There has been a tremendous amount of interest in cryptocurrencies on the blockchain recently. Given the huge price fluctuations in coins such as Bitcoin, it is easy to see why they appeal to bold investors.
Yet, there is also the feeling that these currencies are too volatile for some people’s tastes. This is why ‘stablecoins’ such as Tether have gained popularity, with a value that is pegged to a national currency. In fact, it has been suggested that some countries will soon start to go a step further and issue digital versions of their national currencies.
What Would the Advantages Be of Doing This?
One of the great advantages of using any type of digital currency based on a blockchain is that these digital ledgers are completely transparent and immutable. The fact that every single transaction is recorded on the ledger means that there is far less chance of anyone carrying out fraud or using counterfeit money.

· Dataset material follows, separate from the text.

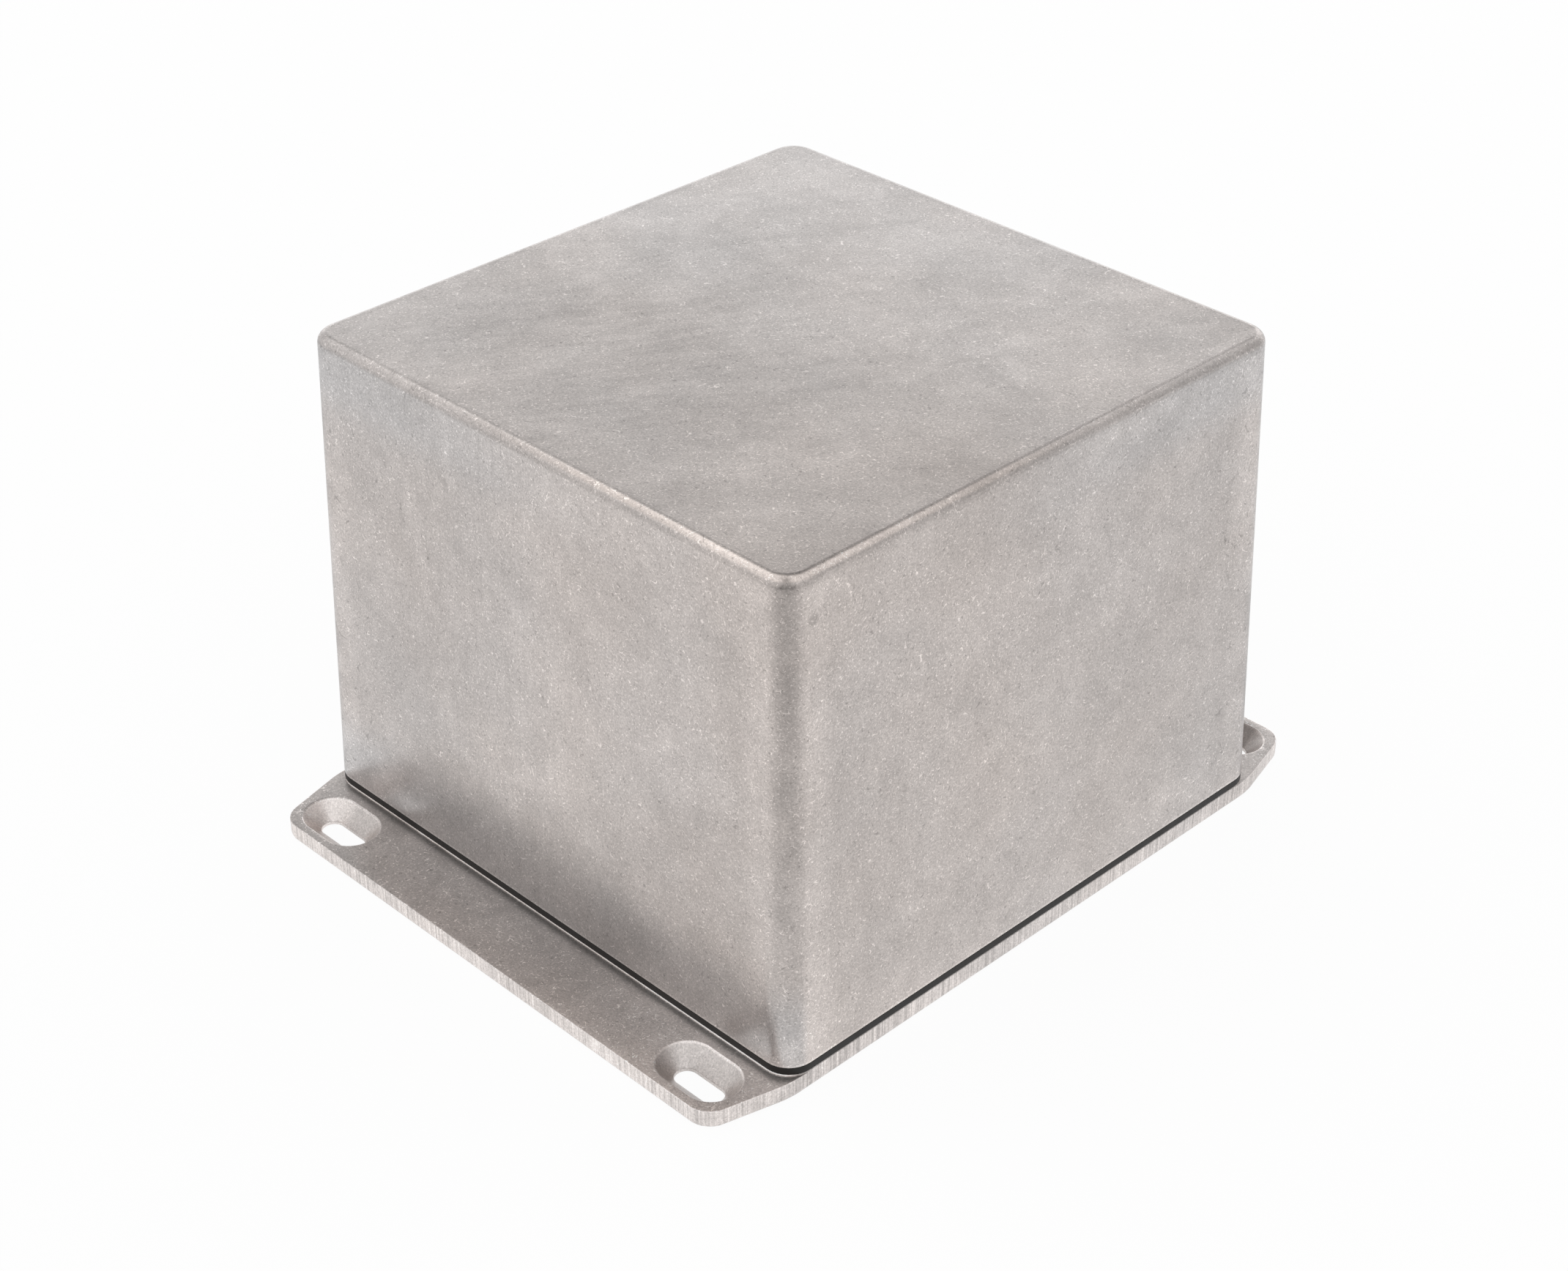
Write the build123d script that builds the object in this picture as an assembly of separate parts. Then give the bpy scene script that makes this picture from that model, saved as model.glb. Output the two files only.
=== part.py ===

In the case of digital national currencies, this approach would give central authorities a higher level of control over the money in circulation in their countries. It has been argued that governments could control the flow of money, collect taxes and look out for criminal activity more easily with their own digital money.
Imagine using digital money to pay for basic services, healthcare and everything else. Some countries appear readier for this change than others. For example, Norway may become the world’s first cashless society, with most people only taking out money less than ten times a year. Meanwhile, in Sweden, just 1% of the GDP circulates in cash.
Are There Any Disadvantages?
At the moment, many governments around the world are wary of cryptocurrencies such as Bitcoin and Ethereum, as these seem to take away their control. These are pseudo-anonymous currencies that allow users to move money around the world without revealing their personal details.
It is believed that by moving fiat currencies onto the blockchain, you would lose the freedom that cryptocurrencies currently offer. Indeed, it is likely that governments would have more control over our financial activities than they do right now.
Not everyone sees that as being a good thing. Internet security mogul and blockchain enthusiast John McAfee has been one of the most vocal advocates of cryptocurrencies like Bitcoin. He said that they “free us from control” and that fiat currencies are a form of “financial slavery”.
Is This Necessary?
Not everyone agrees that this move would even be necessary. After all, right now you can use your country’s fiat currency when you need to, or opt for a cryptocurrency if it suits you. Why would you need a virtual coin that combines both of these functions?
Right now, it is possible to use Bitcoin to pay for products and services from several sellers, including the likes of Microsoft, Expedia and Virgin Galactic. Some hotels, bars and restaurants accept this payment method, but it is clear that many more companies would need to accept it before it could replace fiat.
For some people, it is enough to be able to shop for products and services online and then pay using their normal fiat currencies. In fact, the arrival of comprehensive internet comparison sites allows us to make smart choices and complete the transactions using our everyday money. For example, it is possible to look through over 27 million global hotels at Booking.com or search millions of products at Amazon. You can also compare 12,000 deals at online mortgage broker Trussle and choose from dozens of lenders who will provide you with the funds you require without the need for cryptocurrencies. These examples showcase the current overlap between the digital and the ‘real’ world in a way that makes use of the advantages of both and has proven popular with consumers.
This leads to the question of how big the demand for these combination digital/national coins really is. It could be the case that this is something that interests governments more than their citizens, at least at the moment. If that is true, then the authorities will need to work hard to convince people that it suits them to make the switch to virtual money.
What Will Happen Next?
Tunisia has announced that it is launching an e-Dinar, in the process becoming the first country to issue its national currency on the blockchain. They say that it will avoid counterfeiting, while also making it cheaper and easier for them to issue money.
Other countries that has shown a high degree of interest in this sort of project include India, Iceland, North Korea and China. So, it is likely that we see at least a few fiat currencies go virtual in 2020.
It looks like we are set to soon find out whether such moves will prove wise or not. In the meantime, though, we have to admit that our digital age has already changed the way we use money, at least to some extend.